Costa podía entenderlo. También para él había sido en su momento una decisión difícil dejar el ejército. Allí todo estaba regulado, iodo estaba claro, todo era seguro.

La voz de la señora Brendel se había cargado de rabia. No le gustaba el marido de Ingrid, de eso no cabía duda. Esa rabia la estabilizó y ayudó a Costa a descubrir todo lo posible sobre la vida de la víctima. El asesino debía de acechar no muy lejos de esas mujeres, y tarde o temprano Costa vislumbraría sus contornos. Lo sabía por experiencia.

– ¿De modo que ella era más ambiciosa que él?

– Exacto. Para ella era importante, y creo que al final también él le estaba agradecido, porque llevaba la cabeza muy, muy alta, como si lo hubiera conseguido todo él sólito.

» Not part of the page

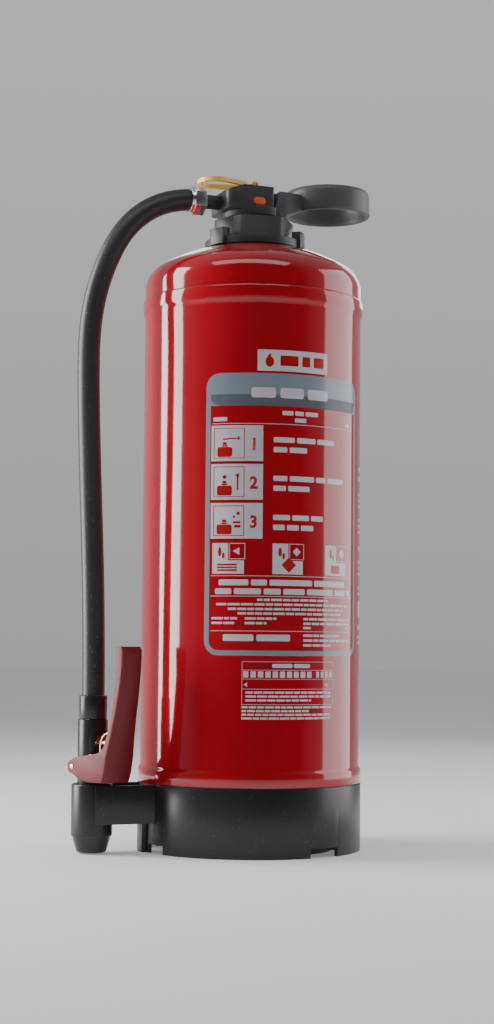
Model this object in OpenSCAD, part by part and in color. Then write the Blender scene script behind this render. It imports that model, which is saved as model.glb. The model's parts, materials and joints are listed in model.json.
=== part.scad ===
// Dry powder fire extinguisher, 12 kg, with an inner gas cartridge, a lift-to-arm ring handle
// and a hose with a squeeze pistol that is stored in a clip on the foot ring.
// Millimetres. Origin: container axis at the floor. +Z up, the label faces -Y, the hose is on -X.

/* [Container] */
// Outer radius of the steel container
body_r = 94.5; // [90:0.5:98]
// Thickness of the container's sheet steel
wall = 1.5; // [1.2:0.1:2]
// How far the two bell joints stand out from the container
bell_out = 1.6; // [1.2:0.1:2]
// Radius of the knuckle of the dished ends
knuckle_r = 22; // [18:1:26]
// Radius of the crown of the dished ends
crown_r = 170; // [150:5:190]
// Height at which the upper dished end starts to curve in
dome_z = 484; // [478:1:490]
// Height at which the lower dished end starts to curve in
base_z = 54; // [50:1:58]
// Height of the top edge of the upper bell joint
bell_top_z = 472.4; // [465:0.1:476]

/* [Foot ring] */
// Height of the plastic foot ring
foot_h = 56.8; // [50:0.1:57]
// Outer radius of the foot ring
foot_r = 96; // [96:0.1:98]
// Height of the notches between the feet
notch_h = 7.5; // [5:0.5:10]

/* [Pistol and hose] */
// Distance from the container axis to the stored pistol's axis
pistol_x = 142; // [140:1:150]
// Turn of the stored pistol about its own axis
pistol_turn = -67.5; // [-75:0.5:-60]
// Outer diameter of the rubber hose
hose_d = 19; // [18:0.5:19.5]
// Radius of the pistol's body
grip_r = 12.5; // [12.5:0.1:12.7]

/* [Handle] */
// Outer radius of the ring handle
ring_r = 38; // [36:0.5:40]
// Inner radius of the ring handle
ring_hole_r = 33; // [31:0.5:34]
// Distance from the container axis to the ring's centre
ring_x = 71.6; // [70:0.1:74]

/* [Hidden] */
$fn = 96;

clear = 0.3;          // gap between pieces that move past each other
run = 0.05;           // radial running clearance of pins and rods

// Dished ends
knuckle_x = body_r - knuckle_r;
crown_drop = sqrt(pow(crown_r - knuckle_r, 2) - pow(knuckle_x, 2));
knuckle_end = atan2(crown_drop, knuckle_x);
crown_z = dome_z - crown_drop;
bell_h = 11;
bell_r = body_r + bell_out;
socket_r = body_r + 0.1;
bell_low_z = base_z + 4;

// Neck and head
neck_hole_r = 25.5;
neck_r = 29.5;
neck_top_z = 534;
gasket_t = 1.2;
nut_flange_r = 43;
nut_flange_z = 520.3;
nut_hex_z = 527;
nut_top_z = 546;
nut_flat = 32;        // centre to flat
nut_corner_r = 35.2;
nut_turn = -7;
head_low_z = nut_top_z + 0.3;
head_skirt_r = 28.5;
head_y = 23;
head_left = -33.5;
head_right = 10;
head_top_z = 571.5;
cover_t = 2.5;
slot_y = 6.5;
relief_x = -5;
relief_z = 564.5;
ear_y = 12.9;

// Handle hinge
pin_x = 17.5;
pin_z = 551.5;
pin_r = 2;
cheek_y = 21;
ring_low_z = 557.5;
ring_top_z = 579.5;
nose_z = 562;

// Piercing mechanism, cartridge and tubes
pierce_x = 7;
cart_r = 18;
cart_low_z = 130;
cart_neck_z = 527;
dip_x = -18.2;
dip_r = 6.9;
gas_x = -3.5;
gas_y = 21.5;
gas_r = 2.5;

// Outlet and hose
outlet_z = 560.5;
stub_r = 6.3;
stub_end = -48;
hose_nut_end = -61.5;
hose_r = hose_d / 2;
ferrule_low_z = 111.3;
ferrule_top_z = 131;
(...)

Está claro que en el camino siempre hay alguien que se queda en la estacada, y al final ésa fue Ingrid, lógicamente.

Costa se preguntó si la mujer sería consciente de que, con sus declaraciones, estaba haciendo recaer muchas sospechas sobre el marido.

– Entonces, ¿pidió el divorcio?

– Sí.

– ¿Cómo había sido el matrimonio hasta ese momento?

– Al principio seguramente fue todo muy bonito. Se divertían mucho juntos. -Miró durante un rato por la ventana-. Ingrid, sin embargo, enseguida empezó a sentirse a disgusto; al casarse se había alejado de nuestro círculo de amistades, que para ella siempre había significado muchísimo. La informática de él era muy poco para ella, le resultaba demasiado árida y carente de fantasía. -Por un momento pareció perderse en el recuerdo-. Otra cosa que tampoco le gustaba era que él… corría detrás de todas las faldas. Ese fue otro de los motivos por los que se divorció después de más de treinta años. De la mañana a la noche ese hombre empezó a serle indiferente. Al principio había tenido una opinión muy distinta de él, ¡claro está! El gran fanfarrón, el arrogante que todo lo consigue. Pero después era ella la que tenía que encargarse de todo. Él no hacía más que quedarse ahí plantado, con su pipa en la boca, asintiendo con la cabeza. No contribuía en nada. Yo creo que Ingrid podía estar bien contenta de haberse librado finalmente de él.